Clémence de Grandval (21 January 1828 – 15 January 1907), born as Marie Félicie Clémence de Reiset and also known as Vicomtesse de Grandval and Marie Grandval, was a French composer of the Romantic era. She was a person and composer of stature during her life, although less remembered subsequently. Many of her works were published under pseudonyms.

==Biography==
Marie Félicie Clémence de Reiset was the youngest of four children, born in 1828 into a well-to-do family in the Chateau de la Cour du Bois at Saint-Rémy-des-Monts. Her father was an Officier de la Légion d'honneur and a talented pianist, while her mother wrote and published stories. Her parents received many composers and artists, including Jean-Baptiste-Philémon de Cuvillon, Auguste-Joseph Franchomme, Louis-Nicolas Cary and Paul Scudo.

At a very young age, she received composition lessons from composer and family friend Friedrich Flotow, and later studied with Frédéric Chopin. Because her family was wealthy, she was able to work as a composer without financial concerns. She married the Vicomte de Grandval and they had two daughters, Isabelle and Thérèse. She subsequently studied for two years with Camille Saint-Saëns (he dedicated his Oratorio de Noel to her), and continued to work as a composer after her marriage. However, her social position led her to publish several of her works under pseudonyms. These included Caroline Blangy, Clémence Valgrand, Maria Felicita de Reiset, and Maria Reiset de Tesier.

Grandval was a vegetarian and a spiritualist, and for this was deemed eccentric. She performed her own compositions extensively; Cecile Chaminade also gave a performance consisting exclusively of Grandval's music.
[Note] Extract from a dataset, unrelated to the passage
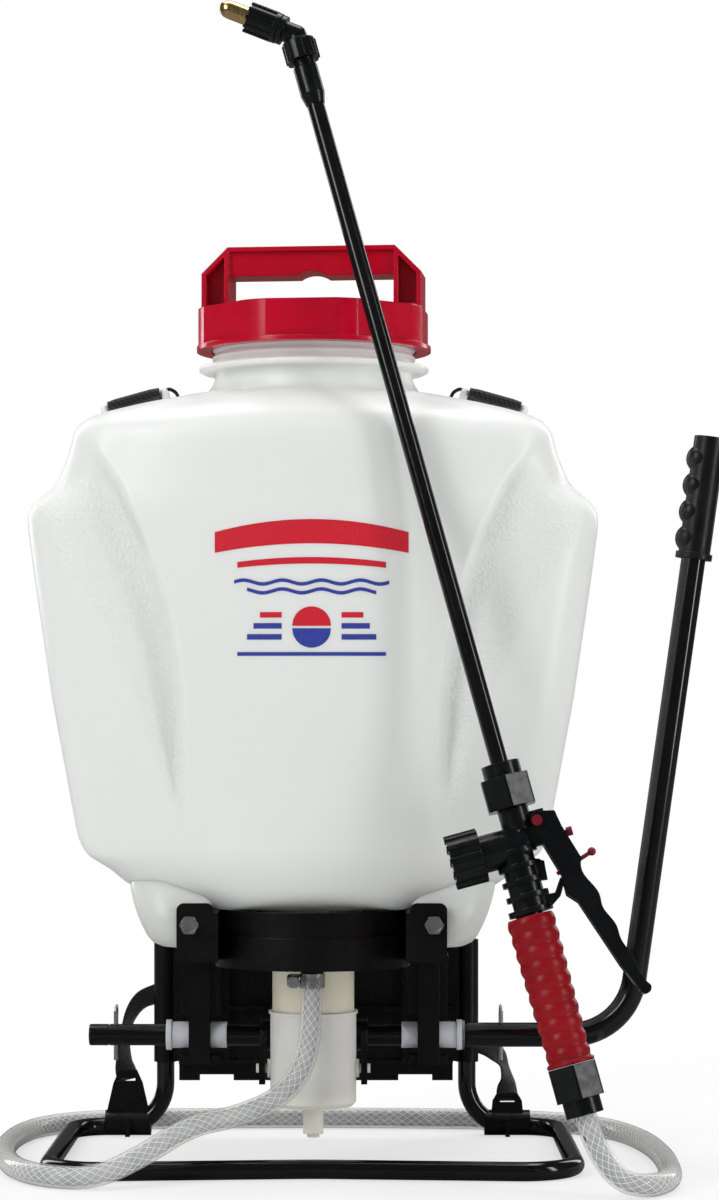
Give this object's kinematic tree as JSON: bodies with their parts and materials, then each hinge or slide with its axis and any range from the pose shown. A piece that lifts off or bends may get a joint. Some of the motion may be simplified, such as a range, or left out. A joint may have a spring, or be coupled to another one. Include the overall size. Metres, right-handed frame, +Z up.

Grandval was the recipient of the inaugural Prix Rossini, winning in 1881 with her librettist Paul Collin. Her earliest works were sacred and performed in churches, but she went on to write a number of operas and various popular songs and instrumental works, including many pieces for oboe. Unfortunately, the orchestral scores of some of her pieces have been lost.

During the 1870s, Grandval played a major role in the Société Nationale de Musique, and was the most played composer in this society. She also gave much money to the organisation. During the second part of the 19th century, she was a very popular composer who was admired by many critics. She died in Paris in 1907.

==Notable compositions==

Unlike many of her contemporaries, Grandval wrote many pieces for oboe, and wrote several operas.

===Opera===
- Le sou de Lise (1860)
- Les fiancés de Rosa (1863)
- La comtesse Eva (1864
- La pénitente (1868)
- Piccolino (1869)
- Mazeppa (1892)

===Choral===
- Mass (1867)
- Stabat mater (1870), cantata
- Sainte-Agnès (1876), oratorio
- La fille de Jaïre (1881), oratorio

===Concertante===
- Oboe concerto in D minor, Op. 7

===Chamber===
- 2 pieces for clarinet and piano (1885)
- 4 pieces for cor anglais and piano
- Deux Pieces, ob, vc, pf, 1884; published by June Emerson: WP references: https://www.juneemersonwindmusic.com/DEUX-PIECES-Romance-Gavotte.html

===Songs===
- "Noël!" (1901)

==Awards==
- 1880: Concour Rossini, for her oratorio La fille de Jaïre.
- 1890: Cartier Prize, Conservatoire de Paris, for her chamber music.